PROVIDENCE – Despite all the handwringing and gloom-and-doom pronouncements about the death of manufacturing in America, and the movement of such businesses to countries with cheap labor and few regulations over the past several decades, the United States has knocked China out of first place as the favorite place for foreign investment for the first time since 2001. A federal economic development official brought that bright bit of news to a group of Rhode Island businessmen and women who assembled at the University of Rhode Island’s downtown campus Monday to discuss a new Obama administration initiative called “Investing in Manufacturing Community Partnership” (IMCP), intended to accelerate the resurgence of manufacturing and create jobs in cities across the country.
The federal government will be awarding grants of $200,000 each to as many as 25 communities across the country to help them come up with long-term economic development strategies intended to create a business environment that leads to well-paying, sustainable manufacturing jobs, according to Matt Erskine, deputy assistant secretary for economic development for the U.S. Economic Development Administration (EDA).
A second round of “Challenge Grants” of up to $25 million each will be awarded to “support the implementation of community strategies for attracting, retaining, and expanding private investment in the manufacturing sector and increasing international trade and exports.”
“Over the last five years,” Erskine said, “EDA has invested more than $24 million in economic development projects in Rhode Island. We look forward to a continued partnership in the months and years ahead.” Marcel Valois, executive director of the RI Economic Development Corp. (EDC), told The Times after the event that, “We are trying to get all the folks who are passionate about the resurgence of manufacturing together.”

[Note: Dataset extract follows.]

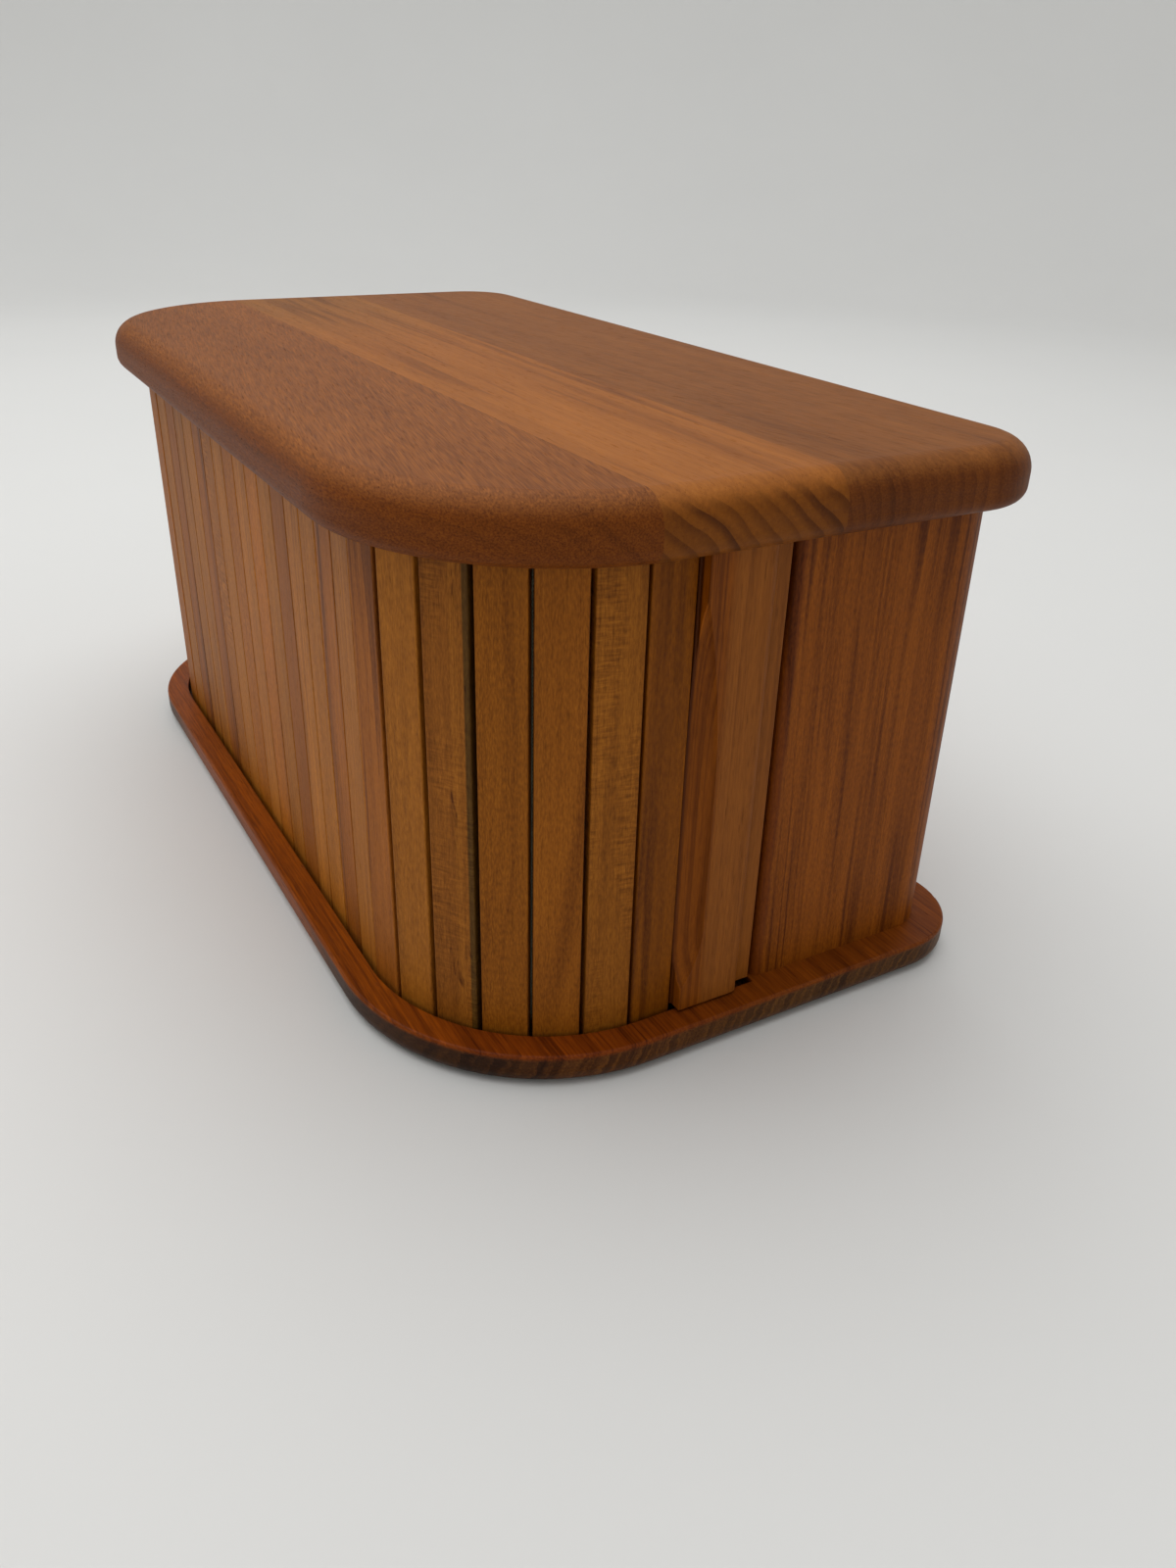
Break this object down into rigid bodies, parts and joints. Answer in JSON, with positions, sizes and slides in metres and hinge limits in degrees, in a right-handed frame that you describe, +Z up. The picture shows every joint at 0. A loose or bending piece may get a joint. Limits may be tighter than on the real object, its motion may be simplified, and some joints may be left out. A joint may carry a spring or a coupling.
{
  "type": "tambour lid box",
  "caption": "Wooden box for papers and keepsakes whose slatted curtain lid slides in grooves round its rounded front corners.",
  "frame": {"origin": "on the resting surface, under the middle of the base board", "axes": "+X along the box towards the fixed right panel and the lead slat's end, +Y to the back panel, +Z up"},
  "size_m": [0.29, 0.156, 0.1345],
  "materials": {
    "base_teak": "oiled",
    "top_dark_teak": "oiled",
    "top_light_teak": "oiled",
    "panel_teak": "oiled",
    "slat_teak": "oiled",
    "lead_teak": "oiled",
    "canvas": "woven canvas",
    "screw_brass": "turned",
    "dowel_beech": "raw"
  },
  "bodies": {
    "case": {"base_board": "base_teak", "top_front_stave": "top_dark_teak", "top_middle_stave": "top_light_teak", "top_back_stave": "top_dark_teak", "right_panel": "panel_teak", "back_panel": "panel_teak", "left_panel": "panel_teak", "base_screws": "screw_brass", "top_dowels": "dowel_beech"},
    "front_run": {"slat_08": "slat_teak", "slat_09": "slat_teak", "slat_10": "slat_teak", "slat_11": "slat_teak", "slat_12": "slat_teak", "slat_13": "slat_teak", "slat_14": "slat_teak", "slat_15": "slat_teak", "slat_16": "slat_teak", "slat_17": "slat_teak", "slat_18": "slat_teak", "slat_19": "slat_teak", "slat_20": "slat_teak", "backing_front": "canvas"},
    "lead": {"lead_slat": "lead_teak", "backing_lead": "canvas"},
    "slat_01_body": {"slat_01": "slat_teak", "backing_01": "canvas"},
    "slat_05_body": {"slat_05": "slat_teak", "backing_05": "canvas"},
    "slat_06_body": {"slat_06": "slat_teak", "backing_06": "canvas"},
    "slat_07_body": {"slat_07": "slat_teak", "backing_07": "canvas"},
    "slat_21_body": {"slat_21": "slat_teak", "backing_21": "canvas"},
    "slat_22_body": {"slat_22": "slat_teak", "backing_22": "canvas"},
    "slat_23_body": {"slat_23": "slat_teak", "backing_23": "canvas"},
    "slat_28_body": {"slat_28": "slat_teak", "backing_28": "canvas"},
    "slat_29_body": {"slat_29": "slat_teak", "backing_29": "canvas"},
    "slat_30_body": {"slat_30": "slat_teak", "backing_30": "canvas"},
    "right_corner_run": {"slat_02": "slat_teak", "slat_03": "slat_teak", "slat_04": "slat_teak", "backing_right_corner": "canvas"},
    "left_corner_run": {"slat_24": "slat_teak", "slat_25": "slat_teak", "slat_26": "slat_teak", "slat_27": "slat_teak", "backing_left_corner": "canvas"},
    "tail_run": {"slat_31": "slat_teak", "slat_32": "slat_teak", "slat_33": "slat_teak", "backing_tail": "canvas"}
  },
  "joints": [
    {"name": "lid_slide", "type": "slide", "parent": "case", "child": "front_run", "axis": [-1, 0, 0], "range_m": [0, 0.033]},
    {"name": "lead_turn", "type": "hinge", "parent": "case", "child": "lead", "pos_m": [0.01691, -0.01261, 0], "axis": [0, 0, -1], "range_deg": [0, 16.18]},
    {"name": "slat_01_body_turn", "type": "hinge", "parent": "case", "child": "slat_01_body", "pos_m": [0.08467, -0.02113, 0], "axis": [0, 0, -1], "range_deg": [0, 38.71]},
    {"name": "slat_05_body_turn", "type": "hinge", "parent": "case", "child": "slat_05_body", "pos_m": [0.08736, -0.01505, 0], "axis": [0, 0, -1], "range_deg": [0, 36.69]},
    {"name": "slat_06_body_turn", "type": "hinge", "parent": "case", "child": "slat_06_body", "pos_m": [0.08186, 0.01864, 0], "axis": [0, 0, -1], "range_deg": [0, 22.12]},
    {"name": "slat_07_body_turn", "type": "hinge", "parent": "case", "child": "slat_07_body", "pos_m": [0.07636, 0.18364, 0], "axis": [0, 0, -1], "range_deg": [0, 7.56]},
    {"name": "slat_21_body_turn", "type": "hinge", "parent": "case", "child": "slat_21_body", "pos_m": [-0.0742, 0.9477, 0], "axis": [0, 0, -1], "range_deg": [0, 1.87]},
    {"name": "slat_22_body_turn", "type": "hinge", "parent": "case", "child": "slat_22_body", "pos_m": [-0.07971, 0.04828, 0], "axis": [0, 0, -1], "range_deg": [0, 16.43]},
    {"name": "slat_23_body_turn", "type": "hinge", "parent": "case", "child": "slat_23_body", "pos_m": [-0.08521, -0.00574, 0], "axis": [0, 0, -1], "range_deg": [0, 31]},
    {"name": "slat_28_body_turn", "type": "hinge", "parent": "case", "child": "slat_28_body", "pos_m": [-0.08195, -0.02085, 0], "axis": [0, 0, -1], "range_deg": [0, 36.72]},
    {"name": "slat_29_body_turn", "type": "hinge", "parent": "case", "child": "slat_29_body", "pos_m": [-0.06899, -0.02018, 0], "axis": [0, 0, -1], "range_deg": [0, 29.4]},
    {"name": "slat_30_body_turn", "type": "hinge", "parent": "case", "child": "slat_30_body", "pos_m": [-0.04764, -0.02274, 0], "axis": [0, 0, -1], "range_deg": [0, 22.08]},
    {"name": "right_corner_turn", "type": "hinge", "parent": "case", "child": "right_corner_run", "pos_m": [0.09, -0.023, 0], "axis": [0, 0, -1], "range_deg": [0, 43.67]},
    {"name": "left_corner_turn", "type": "hinge", "parent": "case", "child": "left_corner_run", "pos_m": [-0.09, -0.023, 0], "axis": [0, 0, -1], "range_deg": [0, 43.67]},
    {"name": "tail_turn", "type": "hinge", "parent": "case", "child": "tail_run", "pos_m": [-0.04627, -0.023, 0], "axis": [0, 0, -1], "range_deg": [0, 21.73]}
  ],
  "couplings": [
    {"joint": "lead_turn", "follows": "lid_slide", "rad_per_m": 8.5555},
    {"joint": "slat_01_body_turn", "follows": "lid_slide", "rad_per_m": 20.473},
    {"joint": "slat_05_body_turn", "follows": "lid_slide", "rad_per_m": 19.405},
    {"joint": "slat_06_body_turn", "follows": "lid_slide", "rad_per_m": 11.7},
    {"joint": "slat_07_body_turn", "follows": "lid_slide", "rad_per_m": 3.9962},
    {"joint": "slat_21_body_turn", "follows": "lid_slide", "rad_per_m": 0.98611},
    {"joint": "slat_22_body_turn", "follows": "lid_slide", "rad_per_m": 8.6903},
    {"joint": "slat_23_body_turn", "follows": "lid_slide", "rad_per_m": 16.394},
    {"joint": "slat_28_body_turn", "follows": "lid_slide", "rad_per_m": 19.419},
    {"joint": "slat_29_body_turn", "follows": "lid_slide", "rad_per_m": 15.548},
    {"joint": "slat_30_body_turn", "follows": "lid_slide", "rad_per_m": 11.677},
    {"joint": "right_corner_turn", "follows": "lid_slide", "rad_per_m": 23.095},
    {"joint": "left_corner_turn", "follows": "lid_slide", "rad_per_m": 23.095},
    {"joint": "tail_turn", "follows": "lid_slide", "rad_per_m": 11.49}
  ]
}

If Rhode Island wins one of the $200,000 grants, Valois said, “it will help us define an approach where we can bring to the Rhode Island manufacturing base a whole series of resources – whether it is college and university resources, whether it is financial resources – to bear to grow our manufacturing base and have a resurgence of manufacturing in Rhode Island. After this planning round, they intend on investing millions of dollars and we’re trying to position Rhode Island to be eligible for a major investment from the federal government.”
Valois said Rhode Island probably will not totally reverse the flight of manufacturing that has been going on for nearly a half century, but “we can stop the erosion of manufacturing jobs in Rhode Island and make sure manufacturing is always a sustainable piece of our economy going forward.”
Rhode Island, Valois told the group, “has a long history of making things” that dates back to the 1700s when Slater Mill was built on the banks of the Blackstone River. “This was the beginning of an Industrial Revolution that propelled the United States to a pre-eminent position of economic power. It began right here in little old Rhode Island through ingenuity, innovation, mercantile prowess, access to water power and international shipping routes.
“Rhode Island developed a ‘maker’s culture’ and built an infrastructure that supported a vibrant manufacturing economy,” he said.
But over the last 20 years, Rhode Island has lost one-half of its manufacturing jobs, Valois related, dropping from more than 83,000 in 1992 to under 40,000 in 2012. Some of that, he explained, was the result of productivity improvements and technological innovation. “Much, however, was due to evaporating markets, inability of local makers to change quickly enough to meet changing demands, product lines with limited customer appeal, competitiveness factors and just not being ready quickly enough to play in a bigger worldwide market that demanded just-in-time delivery, and constant innovation in design, quality and process.”
Sen. Jack Reed, who organized the forum, cited, “the need to provide incentives, support and encouragement for increased manufacturing. It has to be a major part of our economy (as) it once was.
“There is not one thing we can do,” Reed said, “we have to do many things – improving our education system, our infrastructure, our labor force, all of this is necessary.”
“Our Rhode Island manufacturing sector is actually chugging along,” suggested Sen. Sheldon Whitehouse. “We could help it, there is a lot more that could be done, but when you look at General Dynamics making the submarines, (Cumberland’s) Hope Global making those laces that go off to China, Newport Biodiesel turning our restaurant waste into reusable fuel, Alex and Ani with their exploding popular jewelry products, we’ve got a good base here; we’ve got a lot to work with and we want to help.
Rep. David Cicilline noted that President Barack Obama “laid out a clear vision for growing out economy from the middle-class out. I’m very proud that the president identified a strong manufacturing base as the first cornerstone of creating a better bargain for middle-class families.”
The 1st District congressman said “we are standing at a pivotal moment, where we are seeing growing opportunities, especially at the intersection of innovation and design, that could help insure that Rhode Island can lead the way in the revolution of advance manufacturing that is already underway in this country.”
Every new manufacturing job, Cicilline asserted, creates 4.6 jobs to support it.